I’ve made accounts on servers running these different software and the user experience feels similar between them. They’re all FOSS Reddits. I can log into servers running all of em via the same Interstellar app on Android and see the same communities
Are there more notable differences for folks running the server or the mods running the individual communities/subredits?
Or am i misunderstanding them?


Piefed is also written in python. No clue why you would do that when you know that you’re going to be dealing with a massive amount of network traffic, more so than most server infra. Lemmy already struggles with certain amount of traffic and that’s written in rust.
Takes a special kind of person to write federated software and they all seemingly make really really strange decisions when doing so.

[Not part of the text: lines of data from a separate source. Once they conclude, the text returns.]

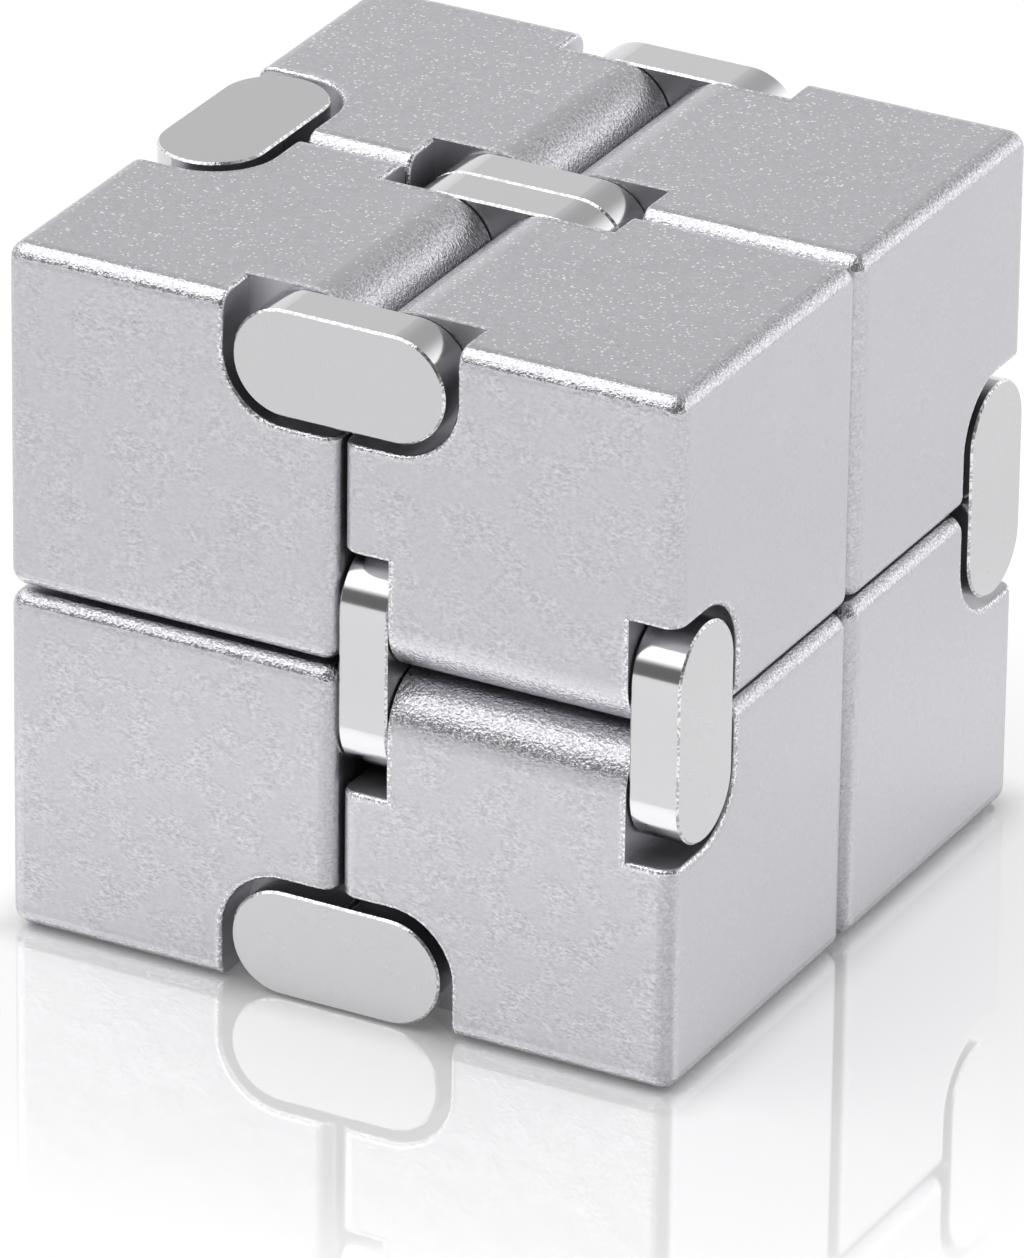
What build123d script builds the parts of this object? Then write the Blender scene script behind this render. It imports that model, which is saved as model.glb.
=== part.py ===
from build123d import *
import os

# A folding cube: eight metal blocks, joined in one closed ring by eight hinges.
# Each hinge is two round-ended link plates, one at each end of the shared edge,
# with two long pins pressed into both plates. One pin runs through each block.
# Frame: X to the right, Y to the back, Z up; the cube stands on Z = 0, centred in X and Y.

# The blocks
overall = 40.0              # edge of the closed cube, across two blocks and the gap
gap = 0.25                  # between the faces of two neighbouring blocks
edge_round = 1.0            # on every plain edge of a block
hinge_round = 3.1           # on the two hinge edges, round the pin's own centre

# The hinges
pin_radius = 1.25
bore_clearance = 0.04       # radial, so that a block turns on its pin
link_thickness = 2.9
link_inset = 0.05           # from a block's side face down to a link's straight side
link_face_clearance = 0.05  # left between two links that meet face to face
link_edge_break = 0.12      # chamfer round both faces of a link
pocket_clearance = 0.65     # round the rim of a link
pocket_floor_clearance = 0.1
pocket_rim_round = 0.25     # where a pocket opens in a block's end face
pin_seat = 1.8              # depth of a link's blind hole
pin_end_clearance = 0.1     # left at the bottom of that hole
pin_edge_break = 0.15

# Sizes that follow from those
side = (overall - gap) / 2
pitch = side + gap
pin_spacing = 2 * hinge_round + gap
link_radius = hinge_round - link_inset
link_proud = (gap - link_face_clearance) / 2
pocket_radius = link_radius + pocket_clearance
pocket_corner = (-pocket_radius, -pocket_radius)
pocket_width = pocket_radius + hinge_round + gap
pocket_depth = link_thickness - link_proud + pocket_floor_clearance
pin_start = gap / 2 - link_proud + link_thickness - pin_seat + pin_end_clearance
pin_length = overall / 2 + gap / 2 - 2 * pin_start
centre = Vector(0, 0, overall / 2 + link_proud)

right, back, up = Vector(1, 0, 0), Vector(0, 1, 0), Vector(0, 0, 1)
left, front, down = -right, -back, -up

# Each hinge by three directions: along its pins to the outside, to the face that its
# blocks fold together on, and across from its first block to its second.
hinges = {
    "top_front": (front, up, right),
    "top_back": (back, up, right),
    "bottom_front": (front, down, right),
    "bottom_back": (back, down, right),
    "left_top": (up, left, back),
    "left_bottom": (down, left, back),
    "front_right": (right, front, up),
    "back_right": (right, back, up),
}

# Each block by the three directions to its corner of the cube, with its two hinges
blocks = {
    "upper_left_front": (up + left + front, ("top_front", "left_top")),
    "upper_right_front": (up + right + front, ("top_front", "front_right")),
    "lower_right_front": (down + right + front, ("front_right", "bottom_front")),
    "lower_left_front": (down + left + front, ("bottom_front", "left_bottom")),
    "upper_left_back": (up + left + back, ("left_top", "top_back")),
    "upper_right_back": (up + right + back, ("top_back", "back_right")),
    "lower_right_back": (down + right + back, ("back_right", "bottom_back")),
    "lower_left_back": (down + left + back, ("bottom_back", "left_bottom")),
}

# The two pins of a hinge, named by where they stand along its third direction
pin_names = {
    "X": ("left", "right"),
    "Y": ("front", "back"),
    "Z": ("lower", "upper"),
}


def hinge_line(hinge, pin_side=0):
    """A point on a hinge's middle line, or on its first (-1) or second (1) pin's line."""
    out, face, across = hinges[hinge]
    return centre + face * (overall / 2 - hinge_round) + across * (pin_side * pin_spacing / 2)


def axis_letter(direction):
    """The letter of the axis that a direction runs along."""
    return "XYZ"[[abs(part) for part in direction].index(1)]


os.makedirs("parts", exist_ok=True)

# Blocks: solid cubes of aluminium. The two hinge edges are rounded about their pins,
# the others lightly. Both ends of a hinge edge are cut away to let the links swing.
for name, (corner, own_hinges) in blocks.items():
    middle = centre + corner * (pitch / 2)
    with BuildPart(Plane(middle)) as block:
        Box(side, side, side)
        for hinge in own_hinges:
            out, face, across = hinges[hinge]
            inward = across * -corner.dot(across)
            hinge_edge = block.edges().sort_by_distance(middle + (face + inward) * (side / 2))[0]
            fillet(hinge_edge, hinge_round)
        smooth = block.faces().filter_by(GeomType.CYLINDER).edges().filter_by(GeomType.LINE)
        fillet(block.edges() - smooth, edge_round)
        for hinge in own_hinges:
            out, face, across = hinges[hinge]
            pin_side = corner.dot(across)
            inward = across * -pin_side
            half_way = hinge_line(hinge, pin_side) + out * (pitch / 2)
            for away in (out, -out):
                end = Plane(half_way + away * (side / 2), x_dir=inward, z_dir=inward.cross(face))
                with BuildSketch(end) as pocket:
                    with Locations(pocket_corner):
                        Rectangle(pocket_width, pocket_width, align=(Align.MIN, Align.MIN))
                    fillet(pocket.vertices().sort_by_distance(pocket_corner)[0], pocket_radius)
                extrude(amount=pocket_depth, dir=-away, mode=Mode.SUBTRACT)
                rim = block.edges(Select.LAST).group_by(Axis(middle, away))[-1]
                fillet(rim, pocket_rim_round)
            with BuildSketch(Plane(half_way, z_dir=out)):
                Circle(pin_radius + bore_clearance)
            extrude(amount=side / 2, both=True, mode=Mode.SUBTRACT)
    block.part.label = f"block_{name}"
    export_step(block.part, f"parts/{block.part.label}.step")

for hinge, (out, face, across) in hinges.items():
    # Links: polished plates with half-round ends, blind-bored from their inner faces
    link_ends = {
        "outer": (overall / 2 + link_proud, out),
        "inner": (gap / 2 - link_proud, -out),
    }
    for end_name, (distance, away) in link_ends.items():
        outer_face = Plane(hinge_line(hinge) + out * distance, x_dir=across, z_dir=away)
        with BuildPart() as link:
            with BuildSketch(outer_face):
                SlotCenterToCenter(pin_spacing, 2 * link_radius)
            extrude(amount=-link_thickness)
            chamfer(link.edges(), link_edge_break)
            with BuildSketch(outer_face.offset(-link_thickness)):
                with Locations((-pin_spacing / 2, 0), (pin_spacing / 2, 0)):
                    Circle(pin_radius)
            extrude(amount=pin_seat, mode=Mode.SUBTRACT)
        link.part.label = f"{hinge}_link_{end_name}"
        export_step(link.part, f"parts/{link.part.label}.step")

    # Pins: plain steel rods, pressed into the blind holes of both links
    for pin_side, word in zip((-1, 1), pin_names[axis_letter(across)]):
        pin_end = Plane(hinge_line(hinge, pin_side) + out * pin_start, z_dir=out)
        with BuildPart() as pin:
            with BuildSketch(pin_end):
                Circle(pin_radius)
            extrude(amount=pin_length)
            chamfer(pin.edges().filter_by(GeomType.CIRCLE), pin_edge_break)
        pin.part.label = f"{hinge}_pin_{word}"
        export_step(pin.part, f"parts/{pin.part.label}.step")
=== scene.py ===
from math import cos, radians, sin

import bpy
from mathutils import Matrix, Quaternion, Vector


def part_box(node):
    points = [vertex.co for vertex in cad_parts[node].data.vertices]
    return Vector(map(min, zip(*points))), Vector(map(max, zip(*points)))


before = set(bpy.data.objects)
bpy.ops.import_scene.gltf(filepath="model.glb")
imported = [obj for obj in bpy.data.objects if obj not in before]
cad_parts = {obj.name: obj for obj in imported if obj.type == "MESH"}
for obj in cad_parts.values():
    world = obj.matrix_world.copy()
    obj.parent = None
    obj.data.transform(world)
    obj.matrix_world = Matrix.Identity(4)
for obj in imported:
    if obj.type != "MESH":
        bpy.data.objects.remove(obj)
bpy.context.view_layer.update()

MM = 0.001


# ---- The table it stands on ------------------------------------------------------------
# A sheet of white acrylic, much wider than the cube. It glows a little, as if lit from below,
# a little more where it is polished, and the glow fades out to a painted shadow just round and
# under the closed cube's footprint. It is polished where the cube stands, which mirrors the
# cube, and left matt further out.

class Shade:
    """One value inside a material. Sums on it add Math nodes, and node() adds any other."""

    def __init__(self, tree, socket=None):
        self.tree, self.socket = tree, socket

    def node(self, kind, settings=(), inputs=(), output=0):
        made = self.tree.nodes.new("ShaderNode" + kind)
        for name, value in dict(settings).items():
            setattr(made, name, value)
        for name, value in dict(inputs).items():
            if isinstance(value, Shade):
                self.tree.links.new(value.socket, made.inputs[name])
            else:
                made.inputs[name].default_value = value
        return Shade(self.tree, made.outputs[output])

    def math(self, operation, *values):
        return self.node("Math", {"operation": operation}, enumerate(values))

    def __add__(self, other):
        return self.math("ADD", self, other)

    def __radd__(self, other):
        return self.math("ADD", other, self)

    def __sub__(self, other):
        return self.math("SUBTRACT", self, other)

    def __rsub__(self, other):
        return self.math("SUBTRACT", other, self)

    def __mul__(self, other):
        return self.math("MULTIPLY", self, other)

    def __pow__(self, other):
        return self.math("POWER", self, other)

    def __abs__(self):
        return self.math("ABSOLUTE", self)

    def __lt__(self, other):
        return self.math("LESS_THAN", self, other)

    def __gt__(self, other):
        return self.math("GREATER_THAN", self, other)

    def lowest(self, other):
        return self.math("MINIMUM", self, other)

    def highest(self, other):
        return self.math("MAXIMUM", self, other)

    def between(self, low, high):
        """0 at low and below, 1 at high and above, and smooth between. low may be the larger."""
        inputs = {"Value": self, "From Min": low, "From Max": high}
        return self.node("MapRange", {"interpolation_type": "SMOOTHSTEP"}, inputs)

    def parts(self):
        return [self.node("SeparateXYZ", inputs={"Vector": self}, output=axis) for axis in "XYZ"]

    def times(self, vector):
        """A vector or colour, made as many times as large as this value."""
        return self.node("VectorMath", {"operation": "SCALE"}, {0: vector, "Scale": self})


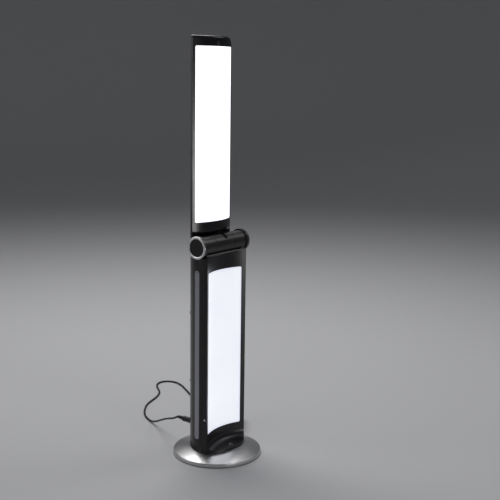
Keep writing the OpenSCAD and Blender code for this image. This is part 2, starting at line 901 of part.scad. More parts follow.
module arm_light_panel() {
  color("white") intersection() {
    translate([0, arm_y, 0]) linear_extrude(2 * big) difference() {
      circle(arm_R - 0.15, $fn = fine);
      circle(arm_R - arm_wall, $fn = fine);
    }
    upright_window(arm_lit_w / 2 - fit, arm_lit_lo + fit, arm_lit_hi - fit, lit_corner, -big, big);
    translate([-big / 2, -big, 0]) cube([big, big + back_edge_y, 2 * big]);
  }
}

module arm_reflector() {
  color("white") intersection() {
    tray(arm_tray_x, arm_lit_lo - 1.4, arm_lit_hi + 1.4, -10, arm_board_y);
    translate([0, arm_y, 0]) cylinder(r = arm_R - arm_wall - fit, h = 2 * big, $fn = fine);
  }
}

module arm_led_board() {
  led_board(arm_tray_x - 6, arm_lit_lo, arm_lit_hi, arm_board_y);
}

// Middle knuckle, with the tongue that carries the arm
module arm_knuckle() {
  color("black") difference() {
    union() {
      hinge_round(barrel_r, -mid_x, mid_x);
      translate([-tongue_x, hinge_y, hinge_z - neck_lo])
        cube([2 * tongue_x, tongue_y1 - hinge_y, neck_hi + neck_lo]);
      translate([-tongue_x, tongue_y0, hinge_z - neck_lo])
        cube([2 * tongue_x, tongue_y1 - tongue_y0, tongue_top - hinge_z + neck_lo]);
    }
    hinge_round(bolt_r + run_gap, -end_x, end_x);
    knuckle_screw_places() cylinder(r = screw_r, h = big, $fn = small_fn);
    stop_slot();
  }
}

// Short slot across the top front of the middle knuckle
module stop_slot() {
  intersection() {
    difference() {
      hinge_round(barrel_r + 1, 2.2, 4.6);
      hinge_round(barrel_r - 2, 0, big);
    }
    translate([0, hinge_y, hinge_z]) rotate([90, 0, 90]) linear_extrude(big)
      polygon([[0, 0], [0, 60], [-60, 60], [-60, 48]]);
  }
}

// Two screws from the arm's back into the tongue
module knuckle_screw_places() {
  for (x = [-12, 12])
    translate([x, knuckle_seat_y, tongue_top - 8]) rotate([90, 0, 0]) children();
}

module knuckle_screws() {
  color("gray") knuckle_screw_places() {
    translate([0, 0, -screw_head_t]) cylinder(r = screw_head_r, h = screw_head_t, $fn = small_fn);
    cylinder(r = screw_r, h = knuckle_seat_y - tongue_y0, $fn = small_fn);
  }
}

// Round rubber rest in the arm's front, just above the lit panel
module arm_rest_place() {
  translate([0, arm_y - arm_R + arm_wall + fit, arm_lit_hi + rest_d / 2 + rest_land]) rotate([90, 0, 0])
    children();
}

module arm_rest() {
  color("dimgray") arm_rest_place()
    cylinder(d = rest_d, h = arm_wall - fit + rest_proud, $fn = small_fn);
}

// ---- cord and adapter ----

module dc_plug() {
  color("dimgray") {
    translate([-jack_set, plug_y1, jack_z]) rotate([90, 0, 0])
      cylinder(d = plug_d, h = plug_len, $fn = round_fn);
    translate([-jack_set, plug_y0 + 0.1, jack_z]) rotate([90, 0, 0])
      cylinder(r = jack_hole_r - run_gap, h = 9, $fn = small_fn);
  }
}

module bend_relief() {
  color("black") translate([-jack_set, plug_y1, jack_z]) rotate([-90, 0, 0])
    cylinder(r1 = plug_d / 2 - 1.2, r2 = cord_r + 0.5, h = relief_len, $fn = small_fn);
}

// Smooth curve through the route, and the tube around it
function spline(a, b, c, d, t) = 0.5 * ((2 * b) + (c - a) * t
  + (2 * a - 5 * b + 4 * c - d) * t * t + (3 * b - a - 3 * c + d) * t * t * t);
function at(line, i) = line[max(0, min(len(line) - 1, i))];
function path(line) = concat(
  [for (i = [0 : len(line) - 2], t = [0, 0.5])
    spline(at(line, i - 1), at(line, i), at(line, i + 1), at(line, i + 2), t)],
  [at(line, len(line) - 1)]);
function unit(v) = v / norm(v);
function ring_at(p, dir, r, n) =
  let (side = unit(cross([0, 0, 1], dir)), up = cross(dir, side))
  [for (k = [0 : n - 1]) p + r * (cos(360 * k / n) * side + sin(360 * k / n) * up)];

module tube(points, r, n) {
  last = len(points) - 1;
  rings = [for (i = [0 : last])
    ring_at(points[i], unit(points[min(last, i + 1)] - points[max(0, i - 1)]), r, n)];
  flat = [for (ring = rings, p = ring) p];
  sides = [for (i = [0 : last - 1], k = [0 : n - 1])
    [i * n + k, i * n + (k + 1) % n, (i + 1) * n + (k + 1) % n, (i + 1) * n + k]];
  first_cap = [for (k = [n - 1 : -1 : 0]) k];
  last_cap = [for (k = [0 : n - 1]) last * n + k];
  polyhedron(flat, concat(sides, [first_cap, last_cap]), convexity = 10);
}

module power_cord() {
  color("black") tube(path(route), cord_r, 8);
}

module cord_coil() {
  color("black") translate([coil_x, coil_y, 0]) difference() {
    rotate_extrude($fn = fine) translate([coil_in_r, 0])
      square([coil_out_r - coil_in_r, coil_z1]);
    rotate(tie_turn) translate([coil_d / 2, 0, coil_z1 / 2])
      cube([coil_wide * cord_d + 8, 6 + 2 * fit, coil_z1 + 2], center = true);
  }
}

// Band around the coil
module cord_tie() {
  color("dimgray") translate([coil_x, coil_y, 0]) rotate(tie_turn)
    translate([coil_d / 2, 0, coil_z1 / 2])
      cube([coil_wide * cord_d + 2, 6, coil_z1], center = true);
}

module adapter_cord() {
  color("black") tube(path(adapter_route), cord_r, 8);
}

module adapter_place() {
  translate([adapter_at[0], adapter_at[1], 0]) rotate(adapter_turn) children();
}

module adapter_relief() {
  color("black") adapter_place() translate([0, adapter_size[1] / 2, adapter_size[2] / 2])
    rotate([-90, 0, 0]) cylinder(r1 = cord_r + 1.6, r2 = cord_r + 0.4, h = 10, $fn = small_fn);
}

module power_adapter() {
  x = adapter_size[0] / 2 - adapter_round;
  y = adapter_size[1] / 2 - adapter_round;
  color("black") adapter_place() linear_extrude(adapter_size[2]) {
    square([2 * x, adapter_size[1]], center = true);
    square([adapter_size[0], 2 * y], center = true);
    for (sx = [-1, 1], sy = [-1, 1])
      translate([sx * x, sy * y]) circle(adapter_round, $fn = small_fn);
  }
}

module adapter_pins() {
  color("silver") adapter_place() for (x = [-6.35, 6.35])
    translate([x - 0.75, -adapter_size[1] / 2 - 17, adapter_size[2] / 2 - 3.2])
      cube([1.5, 17, 6.4]);
}

base_cover();
base_weight();
bottom_plate();
rubber_ring();
base_screws();
foot_block();
column_rear_shell();
column_front_shell();
column_light_panel();
column_reflector();
column_led_board();
column_screws();
side_strip_left();
side_strip_right();
dc_socket();
control_board();
power_button();
power_switch();
side_button();
side_contact();
hinge_yoke();
hinge_bolt();
hinge_nut();
friction_washers();
hinge_ring_left();
hinge_ring_right();
hinge_disc_left();
hinge_disc_right();
arm_knuckle();
knuckle_screws();
arm_rear_shell();
arm_front_shell();
arm_light_panel();
arm_reflector();
arm_led_board();
arm_rest();
dc_plug();
bend_relief();
power_cord();
cord_coil();
cord_tie();
adapter_cord();
adapter_relief();
power_adapter();
adapter_pins();
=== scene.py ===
"""Looks of a folding light therapy lamp.

A lit column and a lit arm stand on a round silver base, with a cord and a wall adapter.
"""

import math

import bmesh
import bpy
from mathutils import Matrix, Vector


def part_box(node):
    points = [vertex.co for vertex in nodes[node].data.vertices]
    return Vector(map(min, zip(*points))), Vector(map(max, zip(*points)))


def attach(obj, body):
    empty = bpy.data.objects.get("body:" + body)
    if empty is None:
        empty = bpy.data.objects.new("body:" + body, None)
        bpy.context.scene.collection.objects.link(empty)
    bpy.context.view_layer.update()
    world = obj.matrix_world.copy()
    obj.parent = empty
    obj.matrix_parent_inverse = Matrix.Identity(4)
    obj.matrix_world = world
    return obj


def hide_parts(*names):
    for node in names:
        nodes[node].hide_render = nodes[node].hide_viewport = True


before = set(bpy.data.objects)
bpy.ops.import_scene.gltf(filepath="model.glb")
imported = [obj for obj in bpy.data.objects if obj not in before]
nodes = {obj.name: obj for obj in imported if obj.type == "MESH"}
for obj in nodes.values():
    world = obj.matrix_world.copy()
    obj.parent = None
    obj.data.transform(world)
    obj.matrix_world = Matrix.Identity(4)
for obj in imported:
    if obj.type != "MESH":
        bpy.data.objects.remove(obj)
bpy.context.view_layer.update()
mm = 0.001

# ---- Camera ----
# It stands in front of the lamp and to the left of it, a little above the hinge. Its place, its turn
# and its focal length were fitted to the photograph.
sensor_w, frame_px, focal_px = 36, 500, 954.43
eye = Vector((-1194.083, -1036.767, 653.606)) * mm
turn, tilt, roll = math.radians(-50.964), math.radians(-10.566), math.radians(0.759)
back = Vector((math.sin(turn) * math.cos(tilt), -math.cos(turn) * math.cos(tilt), -math.sin(tilt)))
level = Vector((math.cos(turn), math.sin(turn), 0))
upward = back.cross(level)
across = math.cos(roll) * level + math.sin(roll) * upward
upright = -math.sin(roll) * level + math.cos(roll) * upward
lens = bpy.data.cameras.new("camera")
lens.sensor_width = sensor_w
lens.lens = focal_px / frame_px * sensor_w
camera = bpy.data.objects.new("camera", lens)
camera.matrix_world = Matrix.Translation(eye) @ Matrix((across, upright, back)).transposed().to_4x4()
bpy.context.scene.collection.objects.link(camera)
bpy.context.scene.camera = camera

# ---- Power cord ----
# One thin low-voltage lead with a smooth black vinyl sheath. It leaves the plug's bend relief, falls
# to the table, runs round behind the lamp, is wound into a flat coil and ends in the wall adapter.
# Its points and the coil's sizes are in millimetres, and the coil's angles in degrees.
pitch = 3.5
cord_d = pitch * mm
route = [
    (-20, 74.98, 50.5), (-19.3, 82, 46.6), (-17, 90, 42.6), (-12, 102, 37.8), (-5, 115, 32.4),
    (2, 131, 25.2), (9, 147, 17.4), (15, 163, 9.6), (20, 178, 4), (26, 194, 1.9),
    (35, 212, 1.8), (48, 228, 1.8), (64, 243, 1.8), (82, 256, 1.8), (102, 265, 1.8),
    (122, 272, 1.8), (140, 281, 1.8), (155, 293, 1.8), (167, 309, 1.8), (179, 324, 1.8),
    (193, 333, 1.8), (208, 332, 1.8), (218, 321, 1.8), (220, 305, 1.8), (214, 286, 1.8),
    (202, 264, 1.8), (188, 240, 1.8), (172, 214, 1.8), (154, 187, 1.8), (137, 160, 1.8),
    (122, 139, 1.8), (104, 126, 1.8),
]
adapter_route = [
    (109.1, 108.3, 4.4), (113.7, 116.4, 2.7), (121.8, 121, 1.8), (131.1, 121.5, 1.8),
    (140.4, 121.5, 2.5), (149.3, 118.9, 5.3), (155.6, 112.1, 9.3), (157.6, 103.1, 13.5),
    (154.6, 94.3, 16.7), (147.9, 87.8, 18),
]
coil_centre = Vector((82, 99, 0))
coil_inner, coil_outer = 14.75, 25.25
layer_low, layer_high = 1.8, 5.3
coil_start, coil_end, coil_step = 90, 7 * 360, 15
inward, climb = 3 * 360, 120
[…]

The idea behind Python is to get the community to contribute. More people know Python than Assembly or Fortran. At some point, running a FOSS project like Piefed becomes a numbers game. Having more developers is useful in the beginning.
If Piefed grows significantly, it might make sense to rewrite the whole thing in a different language, but right now, contributions matter more than efficiency.
So you set up a nice strawman with assembly and fortran there (which would never be used for a web server) instead of suggesting a realistic option like C# or the JVM, both of which have much larger communities of people that actually know what they’re doing.
You’d get just as many contributions in Java or Kotlin and the quality would be higher as well.
The decisions at the start of the project have the most influence on the project, more so than anything ever will later down the line.
Fair enough. Should have gone with C#. Would make a lot more sense. For some reason, my mind was wandering in all the wrong directions when writing that.
Or you follow the python ethos and when it matters, you profile the code, and rewrite only the modules that need it in a lower level language.
That would make more sense. Best of the both worlds.
Spoiler alert, it happens too in proprietary software, physical engineering, and as soon as there is a corporate structure and a quality department it’s even worse because you need to explain why you want to spend more money, and document the impact which means do a shit load of paperwork for every change
in general I feel the same way about python, but the federation traffic is done with redis queues as a background task and my servers can easily run around 2.5-3k messages per second before spinning up another pod. The rest of the load is, of course, when using the UI, but with most of the load being federation, it’s not that big of a deal when you have a separate container/pod with reasonable resource limits.